In this episode of TFiR Let’s Talk, Swapnil Bhartiya catches up with Rob Hirschfeld, CEO and Co-Founder of RackN, to provide an update on his experiences from AWS re:Invent 2022, held recently in Las Vegas. Hirschfeld goes into detail about some of the key topics and announcements from the event and his own key takeaways.

Key highlights from this video interview are:

  • AWS re:Invent was filled with enthusiasm and the mood was positive. Even though cost-cutting has generally been a hot topic, Hirschfeld felt that most of the discussion was around pull-back rather than cost-cutting.
  • While Amazon usually showcases a lot of innovation, this year Hirschfeld felt that their announcements were not as significant. Their key announcements were: limited cold starts for Lambda and the introduction of pipes for the events system. However, Hirschfeld found some of the announcements somewhat confusing. He explains why.

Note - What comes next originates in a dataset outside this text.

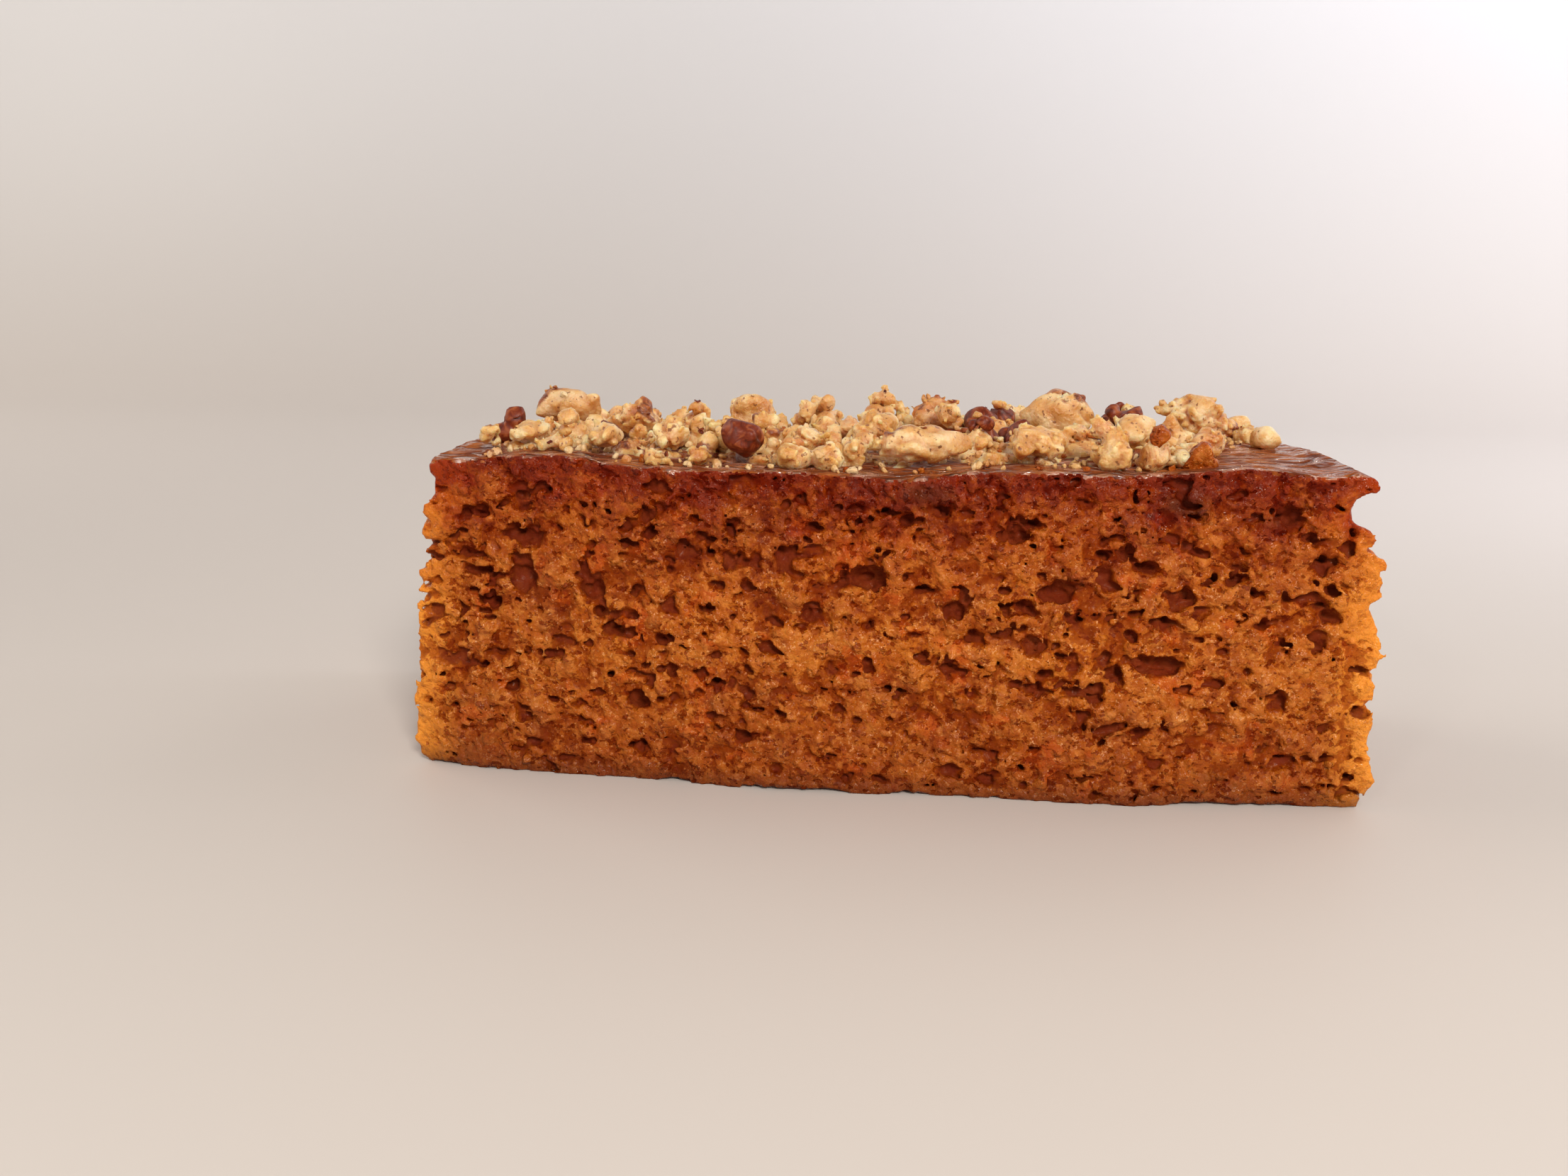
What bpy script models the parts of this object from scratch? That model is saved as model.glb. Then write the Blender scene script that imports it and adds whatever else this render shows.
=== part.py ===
# Finger of carrot cake with chopped walnuts, cut from a tray bake.
# Metres, +Z up. X runs along the finger, the cut face that shows most looks to -Y,
# and the origin is on the underside, in the middle of the whole cake.
import math
import random

import bmesh
import bpy
from mathutils import Matrix, Vector, noise

# The cut finger
CRUST_TOP = 0.0390          # mean height of the crust
CUT_FRONT = -0.0164         # front cut face at its two ends
CUT_BACK = 0.0190           # back cut face at its two ends
FRONT_BOW = 0.0032          # how far the front face swells forward at its foot
BACK_BOW = 0.0006
BOW_LOST_UPWARD = 0.45      # share of the swell that is gone at the crust
LEFT_END = (                # height, x of the left cut end, from the foot up
    (0.0000, -0.0562), (0.0012, -0.0574), (0.0050, -0.0576), (0.0150, -0.0568),
    (0.0245, -0.0556), (0.0284, -0.0555), (0.0328, -0.0545), (0.0346, -0.0534),
    (0.0365, -0.0533), (0.0380, -0.0538), (0.0390, -0.0534))
RIGHT_END = (               # the same for the right end, with the torn lip under the crust
    (0.0000, 0.0566), (0.0030, 0.0581), (0.0080, 0.0567), (0.0105, 0.0572),
    (0.0160, 0.0563), (0.0185, 0.0569), (0.0222, 0.0557), (0.0240, 0.0549),
    (0.0255, 0.0561), (0.0285, 0.0559), (0.0310, 0.0549), (0.0322, 0.0546),
    (0.0338, 0.0519), (0.0358, 0.0518), (0.0371, 0.0541), (0.0382, 0.0536),
    (0.0390, 0.0524))
CRUST_LINE = (              # x, height of the crust along the front edge
    (-0.0540, 0.0389), (-0.0400, 0.0394), (-0.0280, 0.0387), (-0.0120, 0.0380),
    (0.0000, 0.0382), (0.0120, 0.0386), (0.0280, 0.0390), (0.0420, 0.0394),
    (0.0490, 0.0390), (0.0530, 0.0398))
CRUST_BACK = 0.0393         # height of the crust along the back edge
CRUST_RIPPLE = 0.0003
CUT_WAVE = 0.0004           # long waves in the cut faces
END_WANDER = 0.0016         # how far a tear in a cut end climbs from front to back
CRAG = 0.0005               # crumbs that stand out of the cut faces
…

  • Amazon is undergoing a lot of leadership changes, so it is expected that there will be some reframing as a result of this. However, Hirschfeld says it is not clear whether the recently announced products are mission-driving products, whether they are building them for themselves or customers. He feels that more clarity is needed.
  • Big data, analytics, and observability dominated the floor at the event, in terms of spending and booth sizes of the major vendors in that space. Amazon’s keynotes and addresses also focused on improving data analytics in terms of new integrations for improving how the system connects together.
  • Hirschfeld explains that there were announcements around things that improved how ETL of data analytics was done, by breaking down the barriers between services. He believes this indicates how much data analytics is currently being done on Amazon and on AWS.
  • Complexity continues to be a theme at AWS re:Invent, yet Amazon is not announcing many ease of use or improved integrations. Service providers are also earning a lot helping customers navigate AWS and re:Invent, and Amazon is also doing more consulting services. RackN aims to help platform teams become more consistent and collaborative across different infrastructures to help deal with the complexity.
  • Emerging technology such as AI/ML and AR/VR were featured during the event but Hirschfeld did not feel like they were the primary focuses. While there was some IoT, it was mostly around AI/ML analysis rather than Outposts.
  • Hirschfeld notes that he saw some multi-cloud vendors only had their name on the booth without the names of the cloud components on it. He tells us that although Amazon has more acknowledgment of hybrid and multi-cloud over the past several years, there are still instances where vendors are wary of cross-promotion.
  • Although AWS re:Invent showcases open-source technologies that are being used, it is not an open source community show. So, in that respect, it is not like KubeCon which is often primarily focused on the open-source community.
  • Hirschfeld feels like Amazon is lagging behind Google and Microsoft in terms of Environmental, Social, and Governance (ESG), even though it is doing well on data center efficiencies. Nonetheless, he tells us that they have a way to go with ESG components.